Data shown
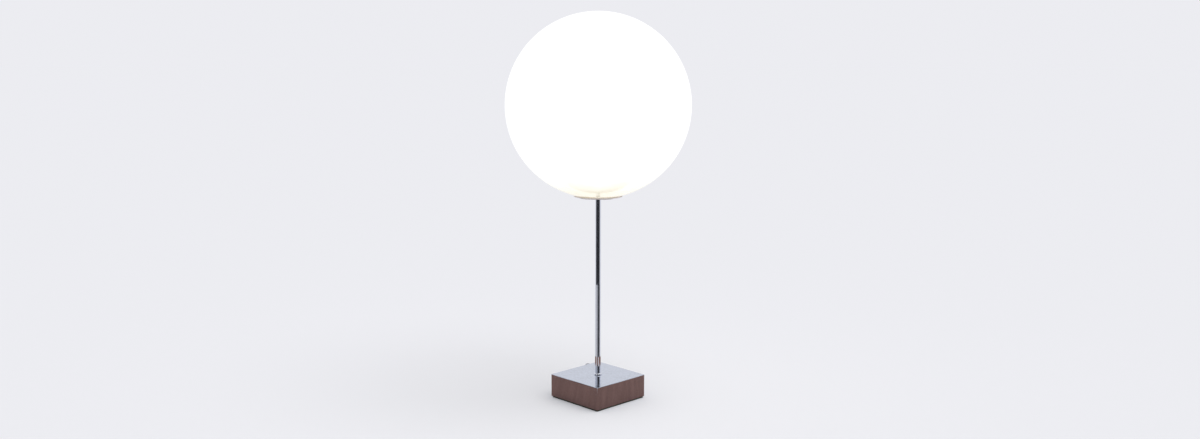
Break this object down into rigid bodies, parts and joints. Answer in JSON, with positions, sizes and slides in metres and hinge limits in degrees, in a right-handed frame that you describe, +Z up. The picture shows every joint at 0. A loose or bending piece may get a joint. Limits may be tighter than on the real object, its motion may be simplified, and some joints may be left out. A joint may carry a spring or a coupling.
{
  "type": "glass globe table lamp",
  "caption": "Table lamp with a large opal glass globe on a slim chrome stem and a square weighted chrome base.",
  "frame": {"origin": "on the table, under the middle of the base", "axes": "+Z up along the stem, +Y towards the rear face with the cord inlet and switch, +X to the right seen from the front"},
  "size_m": [0.355, 0.3548, 0.7523],
  "materials": {
    "base_chrome": "mirror polished chrome plate",
    "stem_chrome": "mirror polished chrome plate",
    "holder_chrome": "polished chrome plate",
    "knob_chrome": "satin chrome plate, knurled",
    "cast_iron": "rough cast, dull grey",
    "cover_steel": "black stoved paint",
    "felt": "pressed felt",
    "plated_steel": "zinc plated",
    "black_nylon": "moulded",
    "white_nylon": "moulded",
    "rubber": "grey pink soft rubber",
    "socket_brass": "bright drawn brass",
    "terminal_brass": "turned brass",
    "nickel_brass": "nickel plated",
    "fibre_board": "pressed insulating fibre",
    "phenolic": "moulded phenolic",
    "screw_shell_aluminium": "drawn",
    "white_lead": "insulated wire",
    "black_lead": "insulated wire",
    "opal_glass": "polished white opal, lit from inside",
    "frosted_glass": "inside frosted white",
    "bulb_cap_aluminium": "rolled thread",
    "black_glass": "vitrified insulator",
    "solder": "soft solder",
    "clear_glass": "clear",
    "nickel_wire": "drawn wire",
    "tungsten": "drawn wire"
  },
  "bodies": {
    "base": {"base_shell": "base_chrome", "base_weight": "cast_iron", "bottom_cover": "cover_steel", "felt_pad": "felt", "cover_screws": "plated_steel", "cord_bushing": "black_nylon", "bushing_nut": "black_nylon", "terminal_block": "white_nylon", "block_screw": "plated_steel", "stem_collar": "stem_chrome", "stem_tube": "stem_chrome", "stem_washer": "plated_steel", "stem_nut": "plated_steel", "globe_holder": "holder_chrome", "holder_gasket": "rubber", "holder_washer": "plated_steel", "holder_nut": "plated_steel", "socket_cap": "socket_brass", "cap_set_screw": "plated_steel", "socket_shell": "socket_brass", "socket_liner": "fibre_board", "socket_body": "phenolic", "socket_terminals": "terminal_brass", "socket_screw_shell": "screw_shell_aluminium", "socket_contact": "terminal_brass", "switch_body": "phenolic", "switch_washer": "plated_steel", "switch_bushing": "nickel_brass", "switch_nut": "nickel_brass", "switch_terminals": "terminal_brass", "neutral_lead": "white_lead", "live_lead": "black_lead", "switched_lead": "black_lead"},
    "globe": {"globe_glass": "opal_glass"},
    "bulb": {"bulb_glass": "frosted_glass", "bulb_cap": "bulb_cap_aluminium", "bulb_insulator": "black_glass", "bulb_contact": "solder", "bulb_mount": "clear_glass", "bulb_lead_wires": "nickel_wire", "bulb_filament": "tungsten"},
    "knob": {"switch_shaft": "nickel_brass", "switch_knob": "knob_chrome", "knob_screw": "plated_steel"}
  },
  "joints": [
    {"name": "globe_lift", "type": "slide", "parent": "base", "child": "globe", "axis": [0, 0, 1], "range_m": [0, 0.2]},
    {"name": "bulb_out", "type": "slide", "parent": "base", "child": "bulb", "axis": [0, 0, 1], "range_m": [0, 0.025]},
    {"name": "switch_turn", "type": "hinge", "parent": "base", "child": "knob", "pos_m": [0.048, 0.065, 0.037], "axis": [0, 1, 0], "continuous": true}
  ]
}
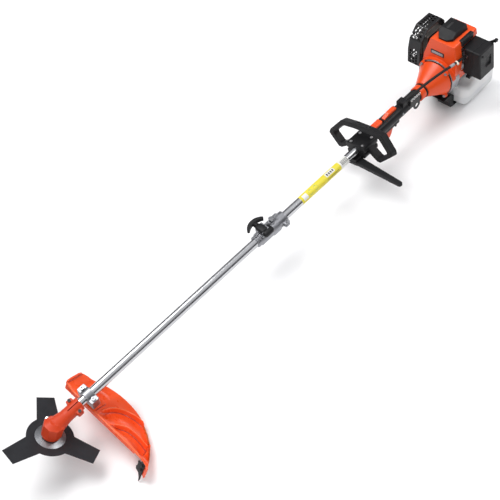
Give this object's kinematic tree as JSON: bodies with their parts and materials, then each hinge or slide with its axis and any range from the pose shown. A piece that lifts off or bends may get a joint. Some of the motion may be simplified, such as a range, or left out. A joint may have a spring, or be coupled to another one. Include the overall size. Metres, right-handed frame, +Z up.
{
  "type": "brush cutter",
  "caption": "Split-shaft petrol brush cutter: engine with tank and recoil starter, tube with loop handle, throttle grip and coupler, bevel gear head, toothed blade and fan-shaped guard.",
  "frame": {"origin": "centre of the harness eye, the hole that the carrying harness hooks into", "axes": "+X along the shaft tube towards the blade, +Y to the operator's left, +Z up"},
  "size_m": [1.9, 0.3471, 0.2832],
  "materials": {
    "orange_plastic": "satin moulded nylon",
    "black_plastic": "fine grained nylon",
    "polished_aluminium": "polished tube",
    "cast_aluminium": "die cast",
    "machined_steel": "machined",
    "blackened_steel": "hardened and blackened",
    "painted_black_metal": "satin paint",
    "grey_plastic": "satin grey",
    "tank_plastic": "milky translucent",
    "black_rubber": "matt",
    "rope": "braided nylon",
    "primer": "clear soft bulb"
  },
  "bodies": {
    "chassis": {"upper_tube": "polished_aluminium", "coupler_housing": "cast_aluminium", "coupler_bolt": "machined_steel", "loop_handle": "black_plastic", "handle_clamp": "black_plastic", "handle_screws": "machined_steel", "barrier_bar": "black_plastic", "grip_left": "black_plastic", "grip_right": "black_plastic", "throttle_cable": "black_rubber", "harness_hanger": "painted_black_metal", "clutch_housing": "orange_plastic", "crankcase": "cast_aluminium", "piston": "cast_aluminium", "connecting_rod": "machined_steel", "cylinder": "cast_aluminium", "spark_plug": "black_rubber", "engine_shroud": "orange_plastic", "top_cover": "black_plastic", "muffler": "machined_steel", "muffler_guard": "painted_black_metal", "carburettor": "cast_aluminium", "air_filter_case": "black_plastic", "air_filter_cover": "black_plastic", "fuel_tank": "tank_plastic", "tank_stand": "black_plastic", "starter_housing": "black_plastic"},
    "attachment": {"lower_tube": "polished_aluminium", "gear_head_casing": "orange_plastic", "gear_head_bearings": "machined_steel", "clamp_screws": "machined_steel", "grease_plug": "machined_steel", "guard_shell": "orange_plastic", "guard_bracket": "cast_aluminium", "guard_bracket_bolts": "machined_steel", "line_cutter": "black_plastic"},
    "cutter": {"cutting_blade": "blackened_steel", "upper_flange": "machined_steel", "lower_flange": "machined_steel", "blade_nut": "machined_steel", "output_shaft": "machined_steel", "driven_gear": "machined_steel"},
    "lower_drive": {"pinion_shaft": "machined_steel", "lower_drive_shaft": "machined_steel"},
    "upper_drive": {"upper_drive_shaft": "machined_steel", "clutch_drum": "machined_steel"},
    "crank_train": {"crankshaft": "machined_steel", "flywheel": "cast_aluminium", "clutch_shoes": "machined_steel"},
    "knob": {"coupler_knob": "black_plastic"},
    "pin": {"locating_pin": "machined_steel"},
    "trigger": {"throttle_trigger": "orange_plastic"},
    "lockout": {"lockout_lever": "orange_plastic"},
    "switch": {"stop_switch": "orange_plastic"},
    "choke": {"choke_lever": "black_plastic"},
    "primer": {"primer_bulb": "primer"},
    "cap": {"fuel_cap": "black_plastic"},
    "reel": {"starter_reel": "black_plastic"},
    "starter": {"starter_grip": "orange_plastic", "starter_rope": "rope"}
  },
  "joints": [
    {"name": "attachment_slide", "type": "slide", "parent": "chassis", "child": "attachment", "axis": [1, 0, 0], "range_m": [0, 0.058]},
    {"name": "blade_spin", "type": "hinge", "parent": "attachment", "child": "cutter", "pos_m": [1.442, -0.017, 0.014], "axis": [0.4695, -0.1533, -0.8695], "continuous": true},
    {"name": "lower_shaft_spin", "type": "hinge", "parent": "attachment", "child": "lower_drive", "pos_m": [1.042, -0.017, 0.014], "axis": [1, 0, 0], "continuous": true},
    {"name": "upper_shaft_spin", "type": "hinge", "parent": "chassis", "child": "upper_drive", "pos_m": [0.242, -0.017, 0.014], "axis": [1, 0, 0], "continuous": true},
    {"name": "crank_spin", "type": "hinge", "parent": "chassis", "child": "crank_train", "pos_m": [-0.188, -0.017, 0.014], "axis": [1, 0, 0], "continuous": true},
    {"name": "knob_turn", "type": "hinge", "parent": "chassis", "child": "knob", "pos_m": [0.676, -0.037, 0.039], "axis": [0, -1, 0], "continuous": true},
    {"name": "pin_pull", "type": "slide", "parent": "chassis", "child": "pin", "axis": [0, 0, 1], "range_m": [0, 0.006], "stiffness_N_per_m": 900, "springref_m": -0.004},
    {"name": "trigger_pull", "type": "hinge", "parent": "chassis", "child": "trigger", "pos_m": [0.152, -0.017, -0.005], "axis": [0, 1, 0], "range_deg": [0, 14], "stiffness_Nm_per_rad": 1.2, "springref_deg": -20.05},
    {"name": "lockout_press", "type": "hinge", "parent": "chassis", "child": "lockout", "pos_m": [0.139, -0.017, 0.0355], "axis": [0, -1, 0], "range_deg": [0, 6], "stiffness_Nm_per_rad": 0.8, "springref_deg": -17.19},
    {"name": "stop_switch_slide", "type": "slide", "parent": "chassis", "child": "switch", "axis": [-1, 0, 0], "range_m": [0, 0.006]},
    {"name": "choke_turn", "type": "hinge", "parent": "chassis", "child": "choke", "pos_m": [-0.249, 0.081, 0.11], "axis": [1, 0, 0], "range_deg": [-50, 0]},
    {"name": "primer_press", "type": "slide", "parent": "chassis", "child": "primer", "axis": [0, 0, 1], "range_m": [0, 0.004], "stiffness_N_per_m": 600, "springref_m": -0.002},
    {"name": "fuel_cap_turn", "type": "hinge", "parent": "chassis", "child": "cap", "pos_m": [-0.208, -0.112, -0.058], "axis": [0, -1, 0], "continuous": true},
    {"name": "starter_pull", "type": "slide", "parent": "chassis", "child": "starter", "axis": [0, 0, 1], "range_m": [0, 0.6], "stiffness_N_per_m": 15, "springref_m": -0.2, "deforming": ["starter_rope"]},
    {"name": "reel_spin", "type": "hinge", "parent": "chassis", "child": "reel", "pos_m": [-0.272, -0.017, 0.014], "axis": [1, 0, 0], "range_deg": [0, 1042]}
  ],
  "couplings": [
    {"joint": "lower_shaft_spin", "follows": "blade_spin", "ratio": 1.3571},
    {"joint": "upper_shaft_spin", "follows": "blade_spin", "ratio": 1.3571},
    {"joint": "reel_spin", "follows": "starter_pull", "rad_per_m": 30.303}
  ]
}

Do this
Copy every line of the records above that holds the word "handed".

Written solution
Break this object down into rigid bodies, parts and joints. Answer in JSON, with positions, sizes and slides in metres and hinge limits in degrees, in a right-handed frame that you describe, +Z up. The picture shows every joint at 0. A loose or bending piece may get a joint. Limits may be tighter than on the real object, its motion may be simplified, and some joints may be left out. A joint may carry a spring or a coupling.
Give this object's kinematic tree as JSON: bodies with their parts and materials, then each hinge or slide with its axis and any range from the pose shown. A piece that lifts off or bends may get a joint. Some of the motion may be simplified, such as a range, or left out. A joint may have a spring, or be coupled to another one. Include the overall size. Metres, right-handed frame, +Z up.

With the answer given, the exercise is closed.